8.      Prevailing and Living Wage (MGO 4.20 & 4.23). Developer shall comply with Madison General Ordinances 4.20 and 4.23 to ensure the payment of a living wage or a prevailing wage to employees working on the project.
 
9.      Accessibility (MGO 39.05) Developer shall submit a written assurance of compliance with Madison General Ordinance 39.05
 
10.      Equal Opportunity. Developer shall comply with all applicable local, state and federal provisions concerning Equal Opportunity.
 
11.      Material Changes. Any material changes concerning the size, use, ownership or financial feasibility of the Property or Project that is stated in the TIF Application dated May 23, 2007, and its attachments and amendments submitted to the City as of the date of introduction of a resolution to the Common Council to approve this TIF Loan, shall subject this TIF Loan commitment to reconsideration by the City, or if the loan has been made, to immediate repayment of the TIF Loan by Developer.
 
12.      Pre-Lease Deadline, Automatic Rescinding of Authorization. Provided no material changes exist as stipulated in Paragraph 11, TIF Loan Funds shall not be disbursed until Developer has demonstrated, in a form acceptable to the City, that either of 50% of the leaseable area of the 174,000 SF medical and commercial offices in the Project has been pre-leased or such other percentage of such leasable area as is required in an executed primary construction lender commitment. The City shall automatically rescind the funding authorization for the TIF Loan described herein in the event Developer does not provide the City with such evidence of pre-leasing of the Project by September 30, 2008.  Evidence of lease shall include copies of leases of the medical and commercial offices in the Project for an aggregate term of not less than 10 years.
 
13.      Project Completion. Developer shall guarantee that the construction of the Project will be completed by December 31, 2008.
 
14.      Property Insurance. At least fifteen (15) days prior to funding, Developer shall provide evidence that a property insurance policy of the proper type and amount of coverage to protect the City's participation has been obtained. The policy shall name the City of Madison as an additional insured.
 
15.      Title Insurance. At funding, Developer shall provide a commitment for a title insurance policy of the proper type and amount of coverage to the City. The City shall receive a lender's policy.
 
16.      Environmental Assessment.
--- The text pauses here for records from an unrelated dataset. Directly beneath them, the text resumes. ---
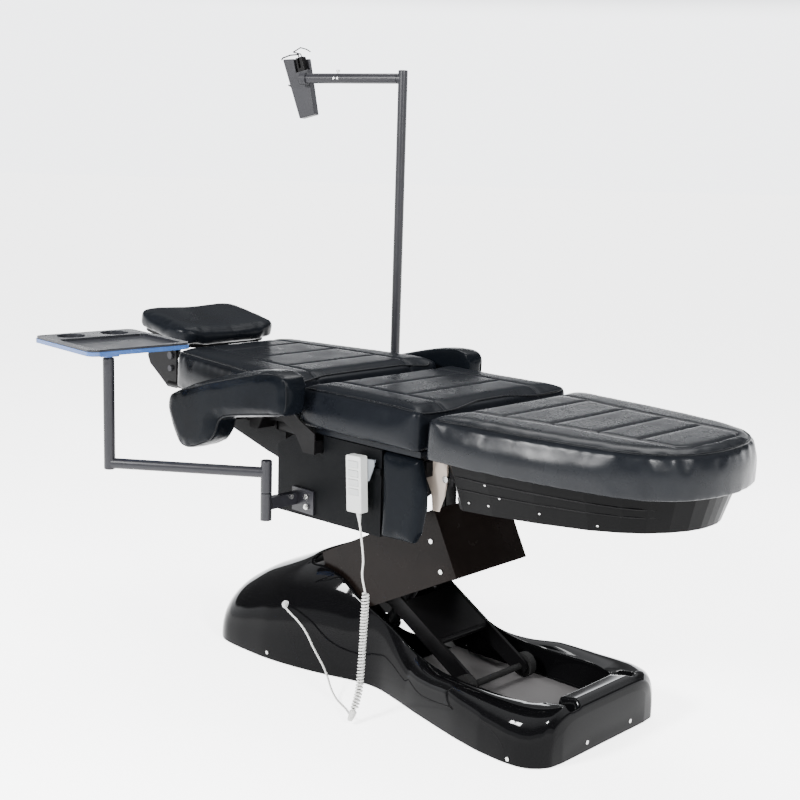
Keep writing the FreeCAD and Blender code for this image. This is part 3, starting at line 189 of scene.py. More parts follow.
CORDM = grain_mat("cord_off_white", (0.36, 0.36, 0.345), 0.48, 1500.0, 0.00003, 0, 0, spec=0.4, vary=0.05)
KEYM = grain_mat("key_pale_grey", (0.27, 0.28, 0.275), 0.5, 1400.0, 0.00003, 0, 0, spec=0.4, vary=0.04)
CLIPM = grain_mat("clip_smoky", (0.11, 0.12, 0.13), 0.18, 900.0, 0.00002, 0, 0, spec=0.5, vary=0.05)
MOTOR = grain_mat("motor_dark", (0.012, 0.012, 0.014), 0.45, 900.0, 0.00006, 0, 0, spec=0.15)
TRAYM = grain_mat("tray_dark", (0.012, 0.0125, 0.015), 0.30, 900.0, 0.00004, 12.0, 0.0002, spec=0.2)
BLUE = grain_mat("tray_blue", (0.020, 0.055, 0.16), 0.20, 900.0, 0.00002, 0, 0, spec=0.5, vary=0.12)
BY_SLOT = {"black_shell": SHELL, "black_paint": POWDER, "brown_paint": BROWN, "leather": LEATHER, "panel": PANEL, "steel": STEEL, "beige": BEIGE, "rubber": RUBBER,
           "wood": WOOD, "white": WHITE, "clip": CLIPM, "motor": MOTOR, "tray": TRAYM, "blue": BLUE}
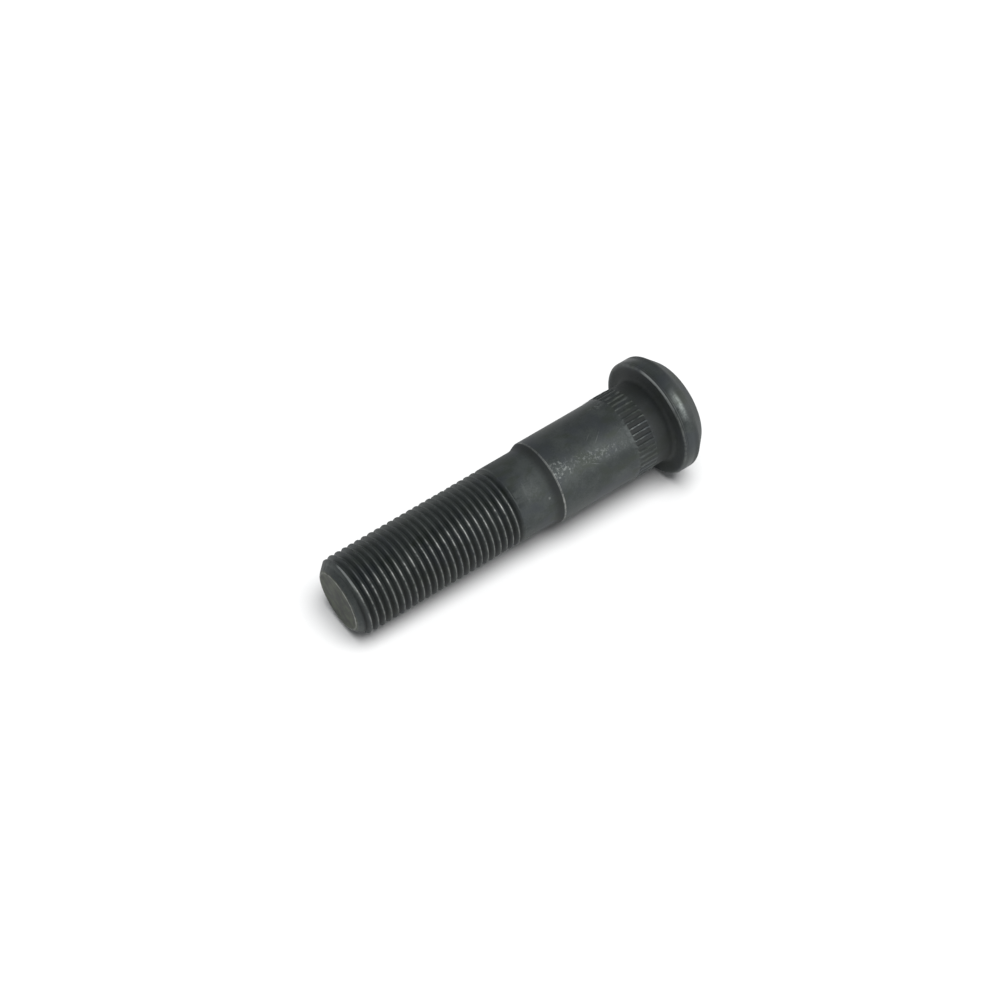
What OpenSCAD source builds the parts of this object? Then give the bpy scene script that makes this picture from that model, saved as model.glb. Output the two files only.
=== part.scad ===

Developer shall provide the City an environmental assessment of the site which is acceptable to staff.
 
BE IT STILL FURTHER RESOLVED that the TIF Loan to the Developer is hereby approved and that the Mayor and City Clerk are hereby authorized to execute a development agreement and other documents as may be necessary to effectuate the transaction, all of which are subject to the approval of the City Attorney.